- **Raw data**
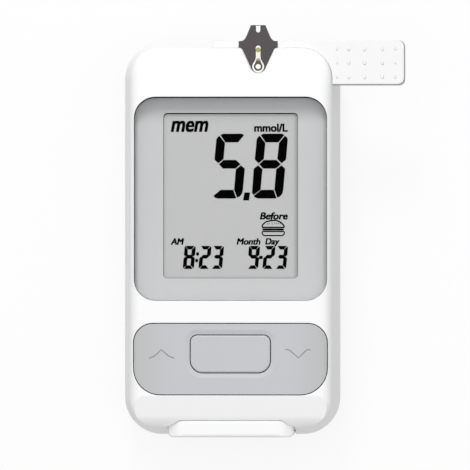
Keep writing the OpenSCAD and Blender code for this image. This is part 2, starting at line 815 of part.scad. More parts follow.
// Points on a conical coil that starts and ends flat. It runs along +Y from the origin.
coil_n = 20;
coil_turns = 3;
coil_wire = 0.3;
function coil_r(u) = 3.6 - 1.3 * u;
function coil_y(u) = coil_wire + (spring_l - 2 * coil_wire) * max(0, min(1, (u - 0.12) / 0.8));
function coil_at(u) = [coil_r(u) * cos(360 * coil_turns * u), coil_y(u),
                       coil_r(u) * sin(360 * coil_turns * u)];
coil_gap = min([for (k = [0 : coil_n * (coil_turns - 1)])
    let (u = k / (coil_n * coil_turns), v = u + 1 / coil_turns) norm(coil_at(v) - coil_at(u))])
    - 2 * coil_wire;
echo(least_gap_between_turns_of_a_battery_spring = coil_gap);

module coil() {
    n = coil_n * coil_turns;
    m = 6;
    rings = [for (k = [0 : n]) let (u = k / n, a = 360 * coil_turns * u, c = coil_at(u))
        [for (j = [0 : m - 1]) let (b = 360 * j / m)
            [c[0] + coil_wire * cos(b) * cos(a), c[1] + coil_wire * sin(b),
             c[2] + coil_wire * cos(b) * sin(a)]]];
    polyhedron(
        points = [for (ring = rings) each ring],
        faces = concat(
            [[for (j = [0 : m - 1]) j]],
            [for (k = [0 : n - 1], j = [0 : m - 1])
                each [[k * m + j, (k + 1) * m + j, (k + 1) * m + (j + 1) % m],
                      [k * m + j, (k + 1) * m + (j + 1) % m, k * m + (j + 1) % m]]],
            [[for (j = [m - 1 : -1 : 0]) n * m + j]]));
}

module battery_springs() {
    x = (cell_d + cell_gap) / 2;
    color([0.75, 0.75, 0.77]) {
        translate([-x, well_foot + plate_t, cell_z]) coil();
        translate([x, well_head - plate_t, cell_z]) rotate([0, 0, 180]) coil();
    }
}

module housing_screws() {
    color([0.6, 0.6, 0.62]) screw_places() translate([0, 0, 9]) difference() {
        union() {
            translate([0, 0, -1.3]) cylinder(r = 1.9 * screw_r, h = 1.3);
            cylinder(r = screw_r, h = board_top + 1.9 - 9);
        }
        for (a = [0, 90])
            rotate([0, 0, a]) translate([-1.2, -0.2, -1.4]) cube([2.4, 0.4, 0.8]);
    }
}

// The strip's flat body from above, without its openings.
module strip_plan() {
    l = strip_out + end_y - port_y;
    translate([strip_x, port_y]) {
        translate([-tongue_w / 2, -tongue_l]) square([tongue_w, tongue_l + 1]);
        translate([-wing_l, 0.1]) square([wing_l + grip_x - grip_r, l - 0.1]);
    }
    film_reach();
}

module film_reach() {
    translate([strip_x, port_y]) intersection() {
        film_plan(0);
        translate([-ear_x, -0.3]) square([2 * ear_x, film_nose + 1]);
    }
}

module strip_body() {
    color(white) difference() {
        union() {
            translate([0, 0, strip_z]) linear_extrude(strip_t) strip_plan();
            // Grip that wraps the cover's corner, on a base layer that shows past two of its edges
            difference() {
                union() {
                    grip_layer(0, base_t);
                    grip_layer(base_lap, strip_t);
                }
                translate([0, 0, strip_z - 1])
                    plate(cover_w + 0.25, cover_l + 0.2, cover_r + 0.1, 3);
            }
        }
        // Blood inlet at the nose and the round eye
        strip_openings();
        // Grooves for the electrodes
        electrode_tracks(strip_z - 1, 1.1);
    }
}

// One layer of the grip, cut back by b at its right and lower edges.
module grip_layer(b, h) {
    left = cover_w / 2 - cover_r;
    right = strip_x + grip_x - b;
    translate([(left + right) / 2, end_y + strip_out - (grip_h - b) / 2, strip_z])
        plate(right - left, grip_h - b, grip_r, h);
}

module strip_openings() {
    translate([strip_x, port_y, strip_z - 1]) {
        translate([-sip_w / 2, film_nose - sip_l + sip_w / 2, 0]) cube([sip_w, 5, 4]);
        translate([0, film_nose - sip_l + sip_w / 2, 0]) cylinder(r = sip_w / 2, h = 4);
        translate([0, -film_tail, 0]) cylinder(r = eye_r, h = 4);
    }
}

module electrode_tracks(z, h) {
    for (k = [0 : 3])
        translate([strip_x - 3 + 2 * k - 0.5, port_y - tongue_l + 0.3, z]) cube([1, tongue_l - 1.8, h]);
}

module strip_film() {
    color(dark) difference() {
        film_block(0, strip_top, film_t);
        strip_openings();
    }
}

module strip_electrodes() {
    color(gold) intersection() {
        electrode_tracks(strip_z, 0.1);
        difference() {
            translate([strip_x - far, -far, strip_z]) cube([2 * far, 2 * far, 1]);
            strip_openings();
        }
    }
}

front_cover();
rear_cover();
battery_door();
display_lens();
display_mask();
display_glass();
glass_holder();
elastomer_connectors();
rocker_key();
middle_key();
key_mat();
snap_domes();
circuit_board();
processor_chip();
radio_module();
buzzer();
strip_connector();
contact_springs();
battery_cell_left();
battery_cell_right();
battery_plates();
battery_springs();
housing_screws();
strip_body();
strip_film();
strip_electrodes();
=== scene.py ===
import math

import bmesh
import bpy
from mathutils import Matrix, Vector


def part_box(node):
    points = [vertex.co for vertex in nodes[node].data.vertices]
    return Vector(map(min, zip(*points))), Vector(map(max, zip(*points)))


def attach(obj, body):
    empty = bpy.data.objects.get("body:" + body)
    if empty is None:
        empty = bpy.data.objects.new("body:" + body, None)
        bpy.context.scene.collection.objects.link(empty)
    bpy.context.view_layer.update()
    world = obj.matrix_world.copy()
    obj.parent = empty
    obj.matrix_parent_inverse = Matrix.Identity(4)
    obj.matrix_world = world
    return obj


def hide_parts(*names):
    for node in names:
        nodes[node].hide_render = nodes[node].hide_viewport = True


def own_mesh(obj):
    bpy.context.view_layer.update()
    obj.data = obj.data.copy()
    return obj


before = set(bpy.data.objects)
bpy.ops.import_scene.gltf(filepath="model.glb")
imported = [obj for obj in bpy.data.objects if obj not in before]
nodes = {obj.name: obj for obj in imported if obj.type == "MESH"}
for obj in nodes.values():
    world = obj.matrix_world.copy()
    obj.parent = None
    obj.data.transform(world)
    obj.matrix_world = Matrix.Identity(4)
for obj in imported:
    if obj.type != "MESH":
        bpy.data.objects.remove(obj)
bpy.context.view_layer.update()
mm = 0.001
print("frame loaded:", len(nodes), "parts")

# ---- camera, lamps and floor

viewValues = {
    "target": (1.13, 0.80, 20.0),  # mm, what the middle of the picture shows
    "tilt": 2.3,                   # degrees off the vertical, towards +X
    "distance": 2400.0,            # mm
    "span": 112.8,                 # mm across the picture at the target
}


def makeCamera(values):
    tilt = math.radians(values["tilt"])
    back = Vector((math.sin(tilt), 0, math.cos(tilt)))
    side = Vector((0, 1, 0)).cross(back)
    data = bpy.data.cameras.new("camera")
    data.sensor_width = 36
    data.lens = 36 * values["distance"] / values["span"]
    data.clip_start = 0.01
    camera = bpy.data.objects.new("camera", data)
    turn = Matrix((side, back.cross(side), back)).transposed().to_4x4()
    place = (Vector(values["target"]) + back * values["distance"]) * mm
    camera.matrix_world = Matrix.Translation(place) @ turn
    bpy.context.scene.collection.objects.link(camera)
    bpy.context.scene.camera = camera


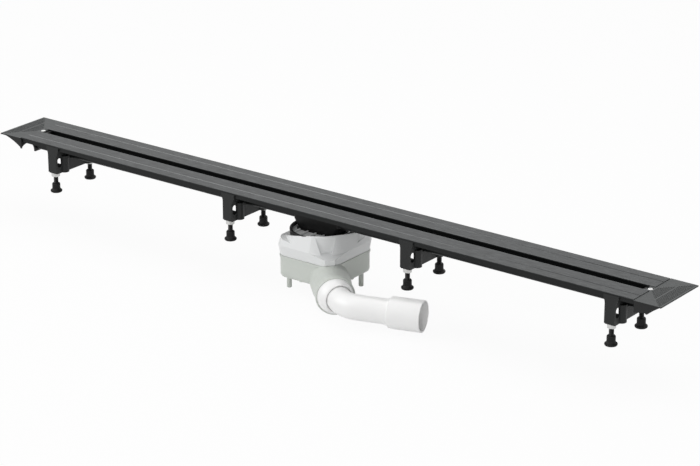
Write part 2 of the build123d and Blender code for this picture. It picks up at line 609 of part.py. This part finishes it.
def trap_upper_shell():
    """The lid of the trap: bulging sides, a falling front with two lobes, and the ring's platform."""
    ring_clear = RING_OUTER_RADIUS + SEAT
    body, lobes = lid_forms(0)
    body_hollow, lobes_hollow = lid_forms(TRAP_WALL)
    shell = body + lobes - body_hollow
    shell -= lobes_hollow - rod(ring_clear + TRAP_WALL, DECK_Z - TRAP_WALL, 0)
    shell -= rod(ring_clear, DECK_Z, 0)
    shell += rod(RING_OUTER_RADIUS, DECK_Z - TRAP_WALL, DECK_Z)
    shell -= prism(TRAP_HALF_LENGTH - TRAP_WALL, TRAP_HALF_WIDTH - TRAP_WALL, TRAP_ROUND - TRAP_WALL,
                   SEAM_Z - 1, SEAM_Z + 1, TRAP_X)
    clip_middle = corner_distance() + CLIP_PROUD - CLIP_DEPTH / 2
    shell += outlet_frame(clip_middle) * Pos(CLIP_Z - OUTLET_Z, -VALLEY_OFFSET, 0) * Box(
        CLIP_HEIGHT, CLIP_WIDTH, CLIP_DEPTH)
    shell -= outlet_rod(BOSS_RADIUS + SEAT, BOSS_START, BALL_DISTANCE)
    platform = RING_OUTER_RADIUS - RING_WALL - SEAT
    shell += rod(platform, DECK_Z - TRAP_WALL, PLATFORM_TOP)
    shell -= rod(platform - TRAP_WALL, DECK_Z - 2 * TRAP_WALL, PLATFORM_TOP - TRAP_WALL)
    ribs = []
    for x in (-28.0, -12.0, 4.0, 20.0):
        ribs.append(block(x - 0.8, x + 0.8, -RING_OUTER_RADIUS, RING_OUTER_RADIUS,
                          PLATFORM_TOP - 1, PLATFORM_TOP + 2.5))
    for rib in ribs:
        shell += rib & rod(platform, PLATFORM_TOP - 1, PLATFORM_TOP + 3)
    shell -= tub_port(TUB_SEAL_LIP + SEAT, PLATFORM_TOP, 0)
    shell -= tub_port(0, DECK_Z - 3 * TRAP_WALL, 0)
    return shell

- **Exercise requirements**
Transcribe each line of the data above, unaltered, from the one where "front_cover();" appears to the one where "obj.parent = empty" appears, inclusive of both.

- **Task solution**
front_cover();
rear_cover();
battery_door();
display_lens();
display_mask();
display_glass();
glass_holder();
elastomer_connectors();
rocker_key();
middle_key();
key_mat();
snap_domes();
circuit_board();
processor_chip();
radio_module();
buzzer();
strip_connector();
contact_springs();
battery_cell_left();
battery_cell_right();
battery_plates();
battery_springs();
housing_screws();
strip_body();
strip_film();
strip_electrodes();
=== scene.py ===
import math

import bmesh
import bpy
from mathutils import Matrix, Vector


def part_box(node):
    points = [vertex.co for vertex in nodes[node].data.vertices]
    return Vector(map(min, zip(*points))), Vector(map(max, zip(*points)))


def attach(obj, body):
    empty = bpy.data.objects.get("body:" + body)
    if empty is None:
        empty = bpy.data.objects.new("body:" + body, None)
        bpy.context.scene.collection.objects.link(empty)
    bpy.context.view_layer.update()
    world = obj.matrix_world.copy()
    obj.parent = empty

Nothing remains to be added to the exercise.